New Jersey Gov. Chris Christie waded into some pretty presidential-level decision-making by asking his New York counterpart to take back Snooki and The Situation.
Fox News "apologized" for an "honest mistake" that appeared to be a smear against Ron Paul. Is it us or is Fox always apologizing for honest mistakes?
IBM's Watson handily defeated its lowly human opponents on Jeopardy. Kent Brockman welcomes the news.
Hey, American Red Cross? Can we come party with you this weekend?
Stephen Colbert shows you just how easy it is to make a cool $315 million.
Search Engine Optimization, made worthy of a rap, and now a whole lot cooler (we think).
Glenny's newest conspiracy theory: The Google is, in fact, a front for the federal government. You know, we're betting that he Google'd that. Also, what happened to his usual "wearing a costume" routine?
Coca-Cola's secret recipe may not be so secret anymore. Please read the legal disclaimer near the end, if you plan on making some of this stuff, yourself!
Geeky gals, have a look at your new Superman.
Out on the Town
Heads up! This President's Day weekend Metro will have you fuming if you haven't planned ahead. Don't hate, just elevate.
There's a lot to do over this very presidential weekend. Enjoy a breakfast and/or tour at George Washington's Mount Vernon estate. Madame Tussauds has a new exhibit featuring all the presidents in wax form. For you athletic buffs, a 10k'er in Alexandria will fulfill your Saturday.
DC Fashion Week is coming up. There are many events through next Sunday, including a kickoff reception at Kellari Taverna, across from Turner Central.
Come celebrate Black History Month with the GMU Wind Symphony.

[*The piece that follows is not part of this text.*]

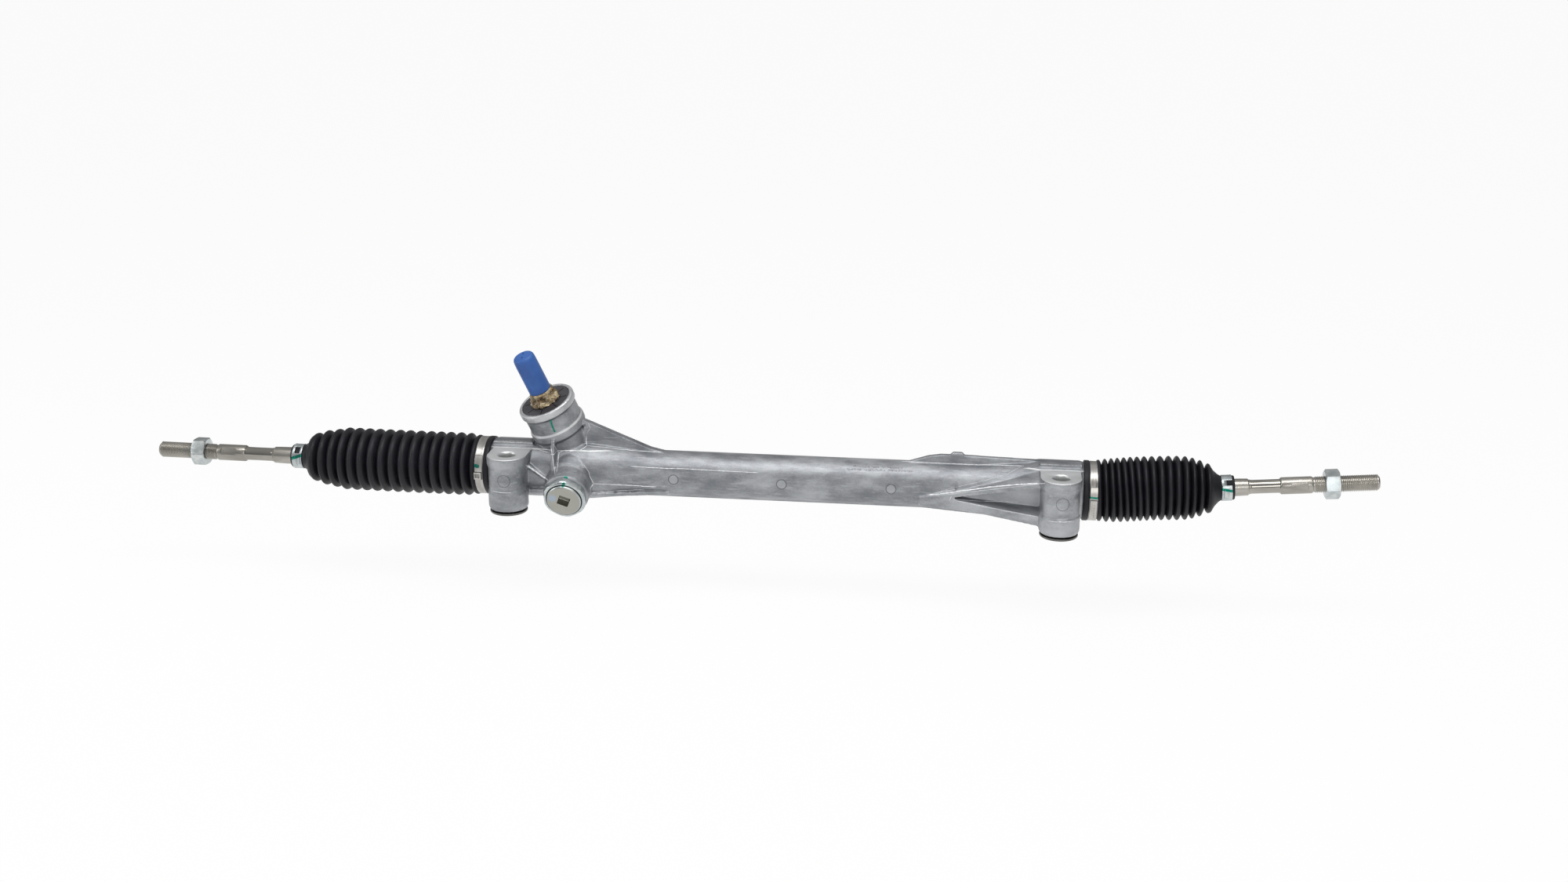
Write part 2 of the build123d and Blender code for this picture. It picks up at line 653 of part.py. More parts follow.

Free food and...belly dancers. Next Friday night is the Apokries Carnival at Slaviya of Adams Morgan. (The free stuff is between 9 and 10).
Feeling the need for some laughs at the expense of a former Alaska governor? Head over to The Sound of Palin.
The Mt. Pleasant Temporium is coming to town and last through mid-March. Shop away!
Well now, this Wisconsin situation has the potential to spread to many other state capitols. It's going to be a close one between this and the budget battle between Obama and Congress. Prepare for the long haul, people.